Back at Windsor, we find Bolingbroke, the king, discussing the state of affairs with his advisors: the bad news is that there are rebels setting fire to towns in Gloucestershire in the northwest, but the good news is that the main conspirators against King Henry's life--Lord Salisbury, the Abbot of Westminster, and others--have been executed and their heads sent to London (presumably for public display as a warning to others). The Bishop of Carlisle has been left alive and is now presented to the king for his sentence; Bolingbroke shows the Bishop mercy and commands him to find a "secret place" (25), keep a low profile, and live out his life in peace.
Suddenly, Exton enters with the coffin containing Richard's body and tells Bolingbroke that he has taken the cue from his own mouth and murdered the former king. Bolingbroke, in some of the most highly loaded, double-edged, and ambiguous language in the play, says that while he admits he is very glad that Richard is dead, he denies that he actually ordered the former king's murder and declares that he now loathes and repudiates Exton. He orders Exton to leave the court and wander miserably in his guilt. Bolingbroke himself vows to take a pilgrimage to the Holy Land--Jerusalem--to wash the guilt of this murder from his soul. He orders a sad funeral for Richard and he and his retinue depart the stage in mourning.Read a translation of Act V, scenes iv-vi →
Richard's final speeches, which he makes in Act V, scene v, are among his most interesting. As we have seen throughout the play, the more Richard's ability to actually get anything done is compromised, the more extraordinary his poetry becomes. Now, at last, Richard is literally imprisoned--he cannot go anywhere or do anything, and can only wait for his fate to come to him--and his poetry soars.
In his opening speech, we find Richard playing psychological games to try to convince himself that he is not alone. (He appears to be courting insanity when he does this, but that is apparently not of great concern to him.) Richard considers his isolation and tries to find ways to re-think its emptiness: "I have been studying how I may compare / This prison where I live unto the world; / And, for because the world is populous / And here is not a creature but myself / I cannot do it. Yet I'll hammer it out . . ." (1-5). This speech--along with much else that Richard says in this scene--can been read as a foreshadowing of the monologues Shakespeare will later write for Hamlet, another imprisoned intellect wandering in a gloomy castle and speculating on the nature of life, death, and identity. Hamlet, to whom Denmark seems as much a prison as Richard's literal jail cell, laments to his friends, "O God, I could be bounded in a nutshell, and count myself a king of infinite space -- were it not that I have bad dreams" (Hamlet, II.iii.243-256).
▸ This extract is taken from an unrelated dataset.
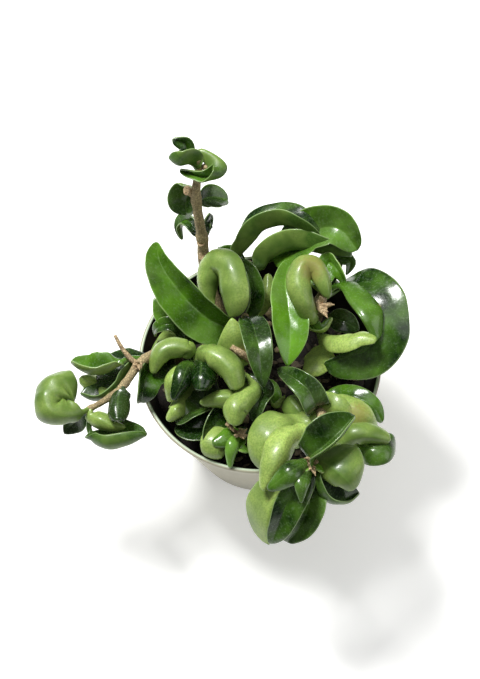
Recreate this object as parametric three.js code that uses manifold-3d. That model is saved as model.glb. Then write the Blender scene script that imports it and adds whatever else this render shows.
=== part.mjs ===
// A potted hoya of the compact kind: folded, curled, waxy leaves on woody stems, in a round nursery pot.
// Millimetres, +Z up. The origin is the centre of the pot's base, and the front is towards -Y.
import * as THREE from "three";
import { mergeVertices } from "three/addons/utils/BufferGeometryUtils.js";
import Module from "manifold-3d";

const wasm = await Module();
wasm.setup();

// Pot: a moulded plastic cup
const POT_HEIGHT = 72;
const POT_BASE_RADIUS = 35.5;
const POT_RIM_RADIUS = 54;
const POT_WALL = 1.2;
const POT_FLOOR = 2.4;
const POT_LIP = 0.6;
const POT_LIP_HEIGHT = 7;
const POT_BEVEL = 0.8;
const POT_ROUND = 0.5;
const POT_SIDES = 48;
const DRAIN_HOLES = 6;
const DRAIN_HOLE_RADIUS = 4;
const DRAIN_HOLE_RING = 24;

// Potting mix: fills the pot to about 16 mm under its rim, with broad lumps and a few raised pebbles
// The lumps are two crossed waves, in radians per millimetre, and a slanting one.
const MIX_TOP = 55;
const MIX_LUMP = 0.77;
const MIX_WAVES = { x: 0.31, y: 0.27, shift: 1.7 };
const MIX_SLANT = { x: 0.63, y: 0.52, share: 0.6 };
const MIX_RINGS = 10;
const MIX_EDGE = 0.125;
const PEBBLES = 26;
const PEBBLE_RADIUS = [2, 4];
const PEBBLE_SEED = 7;

// Clear space between two pieces that rest on each other
const GAP = 0.3;

// Holes are cut with bars of this many sides
const BAR_SIDES = 12;

// Stems: each stands upright in a hole in the mix before it follows its path
const STEM_FOOT = 40;
const FOOT_HEIGHTS = [STEM_FOOT, MIX_TOP + 1, MIX_TOP + 7];
const STEM_HOLE_TOP = MIX_TOP + 12;
const STEM_SIDES = 8;
const STEM_STEP = 8;
const STEM_RINGS = 3;

// Leaves: the petiole swells into a thick blade with a crease along its midrib.
// The shares are of the blade's length, of its width for the crease and of its thickness for the last two.
const PETIOLE_RADIUS = 1.2;
const BLADE_THICKNESS = 1.8;
const CREASE = 0.16;
const OPENING = 0.12;
const NECK = 0.25;
const FLARE = 0.3;
const THIN_END = 0.55;
const THIN_MARGIN = 0.4;
const CLOSEST_BEND = 0.85;

// Fineness: a ring each few millimetres of a leaf, with more points across a wide one
const LEAF_STEP = 7.7;
const LEAF_RINGS = [5, 11];
const WIDE_LEAF = 20;
const CURVE_SAMPLES = 96;
const LENGTH_SAMPLES = 120;
const BEND_SAMPLES = 5;
const SECTION_STEPS = 30;

// Smallest turn of a curve, in squared length, and smallest body, in cubic millimetres, that count
const LEAST_TURN = 1e-12;
const LEAST_BODY = 0.01;

const POT_TAUPE = { color: 0x8f8b7c, roughness: 0.45, metalness: 0 };
const MIX_BROWN = { color: 0x3a2e24, roughness: 0.95, metalness: 0 };
const LEAF_GREEN = { color: 0x5c8f38, roughness: 0.35, metalness: 0 };

// Pseudo-random numbers from a seed, 0 to 1
function seeded(seed) {
  let state = seed;
  return () => {
    state = (state * 1664525 + 1013904223) % 4294967296;
    return state / 4294967296;
  };
}

function material({ color, roughness, metalness }) {
  return new THREE.MeshStandardMaterial({ color, roughness, metalness });
}

// A closed solid from a geometry
function solidFrom(geometry) {
  const plain = geometry.clone();
  plain.deleteAttribute("normal");
  plain.deleteAttribute("uv");
  const merged = mergeVertices(plain, 1e-4);
  const vertProperties = merged.attributes.position.array;
  const triVerts = new Uint32Array(merged.index.array);
  return new wasm.Manifold(new wasm.Mesh({ numProp: 3, vertProperties, triVerts }));
}

// A named mesh from a solid
function meshFrom(name, solid, look) {
  const { vertProperties, triVerts } = solid.getMesh();
  const geometry = new THREE.BufferGeometry();
  geometry.setAttribute("position", new THREE.BufferAttribute(vertProperties, 3));
  geometry.setIndex(new THREE.BufferAttribute(triVerts, 1));
  geometry.computeVertexNormals();
  const mesh = new THREE.Mesh(geometry, material(look));
  mesh.name = name;
  return mesh;
}

// A profile of [radius, height] points turned about +Z, from the axis at the bottom to the axis above
function turned(profile, sides) {
  const points = profile.map(([radius, height]) => new THREE.Vector2(radius, height));
  return new THREE.LatheGeometry(points, sides).rotateX(Math.PI / 2);
}

// An upright bar from one height to another, with flats at the radius
function upright(x, y, radius, from, to) {
  const corner = radius / Math.cos(Math.PI / BAR_SIDES);
  const bar = new THREE.CylinderGeometry(corner, corner, to - from, BAR_SIDES);
  return solidFrom(bar.rotateX(Math.PI / 2).translate(x, y, (from + to) / 2));
}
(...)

The imprisoned Richard tries several ideas out on himself: perhaps he will pretend that his own thoughts are people, and thus populate his prison. Then again, perhaps he himself is more than one person, for so he feels himself to be: "[P]lay I in one person many people, / And none contented. Sometimes am I king, / Then treasons make me wish myself a beggar . . . / Then am I king'd again, and by and by / Think that I am unking'd by Bolingbroke, / And straight am nothing" (31-38).
This series of identity shifts ends with Richard imagining himself as "nothing": "Nor I, not any man that but man is, / With nothing shall be pleas'd, till he be eas'd / With being nothing" (39-41). Richard's syntax is obscure, but his general idea is clear: he tends strongly towards nihilism, the idea that there is no purpose or value to existence. In some ways, this attitude has been visible in Richard from the beginning and has manifested itself in Richard's perpetual passivity and willingness to give in to despair. Nihilism is very modern concept, and its appearance in some of Shakespeare's dark-tempered protagonists is part of what makes critics see him as being such a prophetic writer: he is "modern" before his time. (The play in which this idea will come to its fullest fruition is, of course, Hamlet.)
A more literal "nothing"-ness arrives at Richard's cell soon after his metaphysical musings, in the form of Exton and the other murderers. The death scene is surprisingly short; murdered kings in Shakespeare's plays often get long and poignant speeches between their stabbing and their death, but Richard barely has time to curse Exton grimly for his deed and to bid farewell to the living world: "Mount, mount, my soul! thy seat is up on high, / While my gross flesh sinks downward, here to die" (111-112).
King Henry's mixed reaction to Exton's news in Act V, scene vi suggests that he realizes his own hypocrisy and feelings of guilt for Richard's death. His words to Exton demonstrate this extraordinary ambivalence: "They love not poison that do poison need, / Nor do I thee. Though I did wish him dead, / I hate the murtherer, love him murthered" (V.vi.38-40). Henry tries to lay the burden of guilt upon Exton, condemning him to wander "[w]ith Cain" throughout the world; but he is well aware of his own complicity in Richard's death, as is clear when he says to his court, "Lords, I protest my soul is full of woe / That blood should sprinkle me to make me grow" (45-6). However, the deed has been done, and the guilt of Richard's murder weighs heavily on Henry from almost the first moment of his reign. This guilt, and the pledge Henry makes to take a pilgrimage to "the Holy Land" (49), remain hanging in the air as the play concludes; they are the seeds of plot threads that will be worked out in the remaining three plays of the tetralogy.